Hazarika's contributions went far beyond cinema for which he was conferred the Dada sahib Phalke award in 1992. For him, music was an instrument of social change. From early in his life, he was at the forefront of a social battle against the entrenched forces of casteism that sneered at a member of the ‘Dom' community. Gutsy and avowedly anti-establishment, Bhupen Hazarika was a musical genius who put Assam on the country's cultural map through his compositions and songs and his contribution to the development of Assamese cinema. He was named best composer in India in 1977 for his music for the Assamese film Chameli Memsaab. He was a prolific and popular songwriter; his songs connected with the masses because the lyrics often touched on important social issues or promised a bright future. He received the government awards Padmashree in 1977 and Padma Bhushan in 2001.

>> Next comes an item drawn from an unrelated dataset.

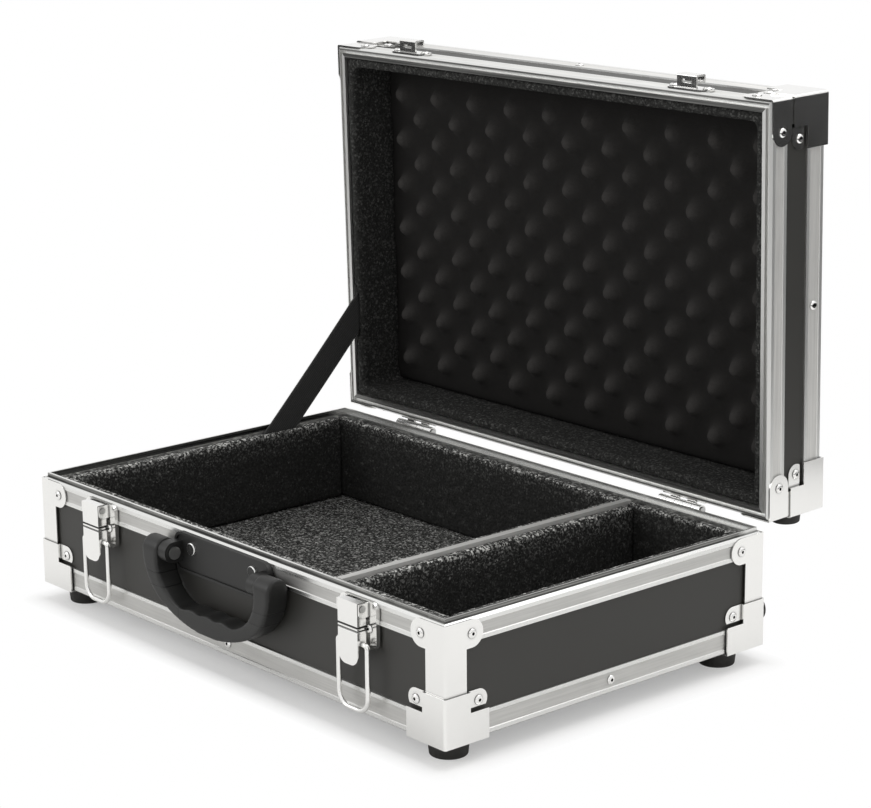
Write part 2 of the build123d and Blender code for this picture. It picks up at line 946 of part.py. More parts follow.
def hinge_leaves(half):
    """Both hinges' leaves of one half, each with its own knuckles."""
    barrel_y = hinge_y
    own = range(0 if half is BASE else 1, hinge_knuckles, 2)
    knuckles = [
        x + (index - (hinge_knuckles - 1) / 2) * knuckle_pitch
        for x in (-hinge_x, hinge_x)
        for index in own
    ]
    leaf_near = level(half, hinge_leaf_start)
    leaf_far = level(half, hinge_leaf_start + hinge_leaf_height)
    web_near = level(half, hinge_web)
    web_far = level(half, hinge_web * 2)
    with BuildPart() as leaves:
        for x in (-hinge_x, hinge_x):
            with BuildSketch(face_plane(BACK)):
                with Locations((-x, (leaf_near + leaf_far) / 2)):
                    Rectangle(hinge_width, hinge_leaf_height)
            extrude(amount=hinge_leaf)
        for x in knuckles:
            with Locations(Plane(origin=(x, barrel_y, hinge_z), z_dir=(1, 0, 0))):
                Cylinder(hinge_barrel_radius, knuckle_length)
            with BuildSketch(face_plane(BACK)):
                with Locations((-x, (web_near + web_far) / 2)):
                    Rectangle(knuckle_length, hinge_web)
            extrude(amount=hinge_axis_behind)
        for x in (-hinge_x, hinge_x):
            with Locations(Plane(origin=(x, barrel_y, hinge_z), z_dir=(1, 0, 0))):
                Cylinder(
                    hinge_pin_radius + pin_clearance,
                    2 * hinge_width,
                    mode=Mode.SUBTRACT,
                )
        drill(hinge_seats(half, BACK))
    return leaves.part


def round_pins(places, radius, length, head_radius, head):
    """Plain pins along X, centred on their places, with a flat head at each end."""
    with BuildPart() as group:
        with Locations(*[Plane(origin=place, z_dir=(1, 0, 0)) for place in places]):
            Cylinder(radius, length)
            for side in SIDES:
                with Locations((0, 0, side * (length + head) / 2)):
                    Cylinder(head_radius, head)
    return group.part


def hinge_pins():
    places = [(x, hinge_y, hinge_z) for x in (-hinge_x, hinge_x)]
    length = hinge_width + sliding_clearance
    return round_pins(places, hinge_pin_radius, length, hinge_pin_head_radius, hinge_pin_head)


# Draw latches: a plate on the base, a lever, its bail, and a keeper on the lid
front_y = -half_depth
lever_pivot_y = front_y - lever_pivot_out
lever_pivot_z = level(BASE, lever_pivot_drop)
bail_pivot_y = front_y - bail_pivot_out
bail_pivot_z = level(BASE, bail_pivot_drop)


def latch_seats():
    height = level(BASE, latch_rivet_drop)
    places = [x + side * latch_rivet_x for x in (-latch_x, latch_x) for side in SIDES]
    return [seat(FRONT, x, height, plate_rise) for x in places]


def keeper_seats():
    height = level(LID, keeper_rivet_from_rim)
    places = [x + side * keeper_rivet_x for x in (-latch_x, latch_x) for side in SIDES]
    return [seat(FRONT, x, height, keeper_sheet) for x in places]


def latch_plate(x):
    """The raised pan with two ears that carry the lever's pin."""
    middle = (x, level(BASE, plate_below_rim + plate_height / 2))
    ear_top = level(BASE, plate_ear_top_drop)
    with BuildPart() as plate:
        with BuildSketch(face_plane(FRONT)):
            with Locations(middle):
                RectangleRounded(plate_width, plate_height, plate_corner_radius)
        extrude(amount=plate_rise)
        with BuildSketch(face_plane(FRONT)):
            with Locations(middle):
                RectangleRounded(
                    plate_width - 2 * plate_sheet,
                    plate_height - 2 * plate_sheet,
                    plate_corner_radius - plate_sheet,
                )
        extrude(amount=plate_rise - plate_sheet, mode=Mode.SUBTRACT)
        for side in SIDES:
            inner = x + side * (lever_half + sliding_clearance)
            with BuildSketch(Plane.YZ.offset(min(inner, inner + side * plate_ear_sheet))) as ear:
                with Locations((front_y - plate_rise + plate_sheet, ear_top)):
                    Rectangle(
                        plate_ear_out - plate_rise + plate_sheet,
                        plate_ear_height,
                        align=(Align.MAX, Align.MAX),
                    )
                fillet(ear.vertices().group_by(Axis.Y)[0], plate_ear_corner)
            extrude(amount=plate_ear_sheet)
        with Locations(Plane(origin=(x, lever_pivot_y, lever_pivot_z), z_dir=(1, 0, 0))):
            Cylinder(lever_pin_radius + pin_clearance, plate_width, mode=Mode.SUBTRACT)
        drill(latch_seats())
    return plate.part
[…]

Hindi audiences took much longer to appreciate his worth. It came, courtesy “Dil Hoom Hoom Kare”, a song extremely melancholic and soulful. The song, in director Kalpana Lajmi's Rudaali, was not exactly in Hindi but its mournful music and soul piercing rendition by both Lata Mangeshkar and Hazarika ensured a place for it in everyone’s hearts. According to popular journalist, Arnab Goswami, “A legend in Assam and an icon in Calcutta, he became my role model for the multicultural identity that I too wanted.”

For Bhupen Hazarika music has always been his first love. During the Assam Movement of the early ’80s, Hazarika was looked upon by an entire generation of agitating students as an inspiration. His music was their sustenance. He wrote and sang for them, drawing on the experience of singing with Paul Robeson whom he met and became closely associated with between 1949 and 1955 in USA.

His humanist song “Manuhe Manuhor Babe” which was also translated into Bengali, talked of pulling down man-made barriers, and was to get Hazarika recognition across the world. His compositions though included Assam's famous Bihu songs, both patriotic and romantic.

Early on in his career, when he was associated with the Indian Peoples Theatre Association, his Leftist leanings came to the fore with songs like “Dola” where, through the voice of a palanquin bearer, he speaks truth to power, telling the rich that their world would not run without the sweat of the poor.

Almost all through his career, he composed anti-establishment songs, using his own rich baritone to voice them powerfully. One of his most popular songs, ‘Bistirno dupare', loosely based on Paul Robeson's ‘Ol Man River, spoke of the travails of the Ganga and questions it for being a mute witness to the sufferings of mankind through the ages.

Hazarika espoused universal brotherhood throughout his life and even in his films one sees similar messages to those in his songs. In Era Bator Sur (Song of the Deserted Path), he told the story of vanishing folk cultures, while in Chikmik Bijuli (The Lightning), he looked at the transformation of Guwahati from a small town to a big city.

His health began deteriorating after a stroke he suffered during the Rongali Bihu (Assamese New Year) celebrations in Guwahati in 2006. Estranged from his first wife and son, Hazarika met Kalpana Lajmi in 1971 and they have stayed together ever since, though never got married. Throughout the period of his ill-health, Lazmi took care of him, till he breathed his last early morning on November 6 this year.

As a singer, Hazarika was known for his baritone voice and diction, as a lyricist he was known for poetic compositions and parables which touched on themes ranging from romance to social and political commentary and as a composer for his use of folk music. Every role he took up, he fulfilled with honesty and for his people, his motherland.

However, one cannot help but notice Hazarika’s painstaking efforts at voluntarily taking up so many roles as if trying to prove a point throughout his life.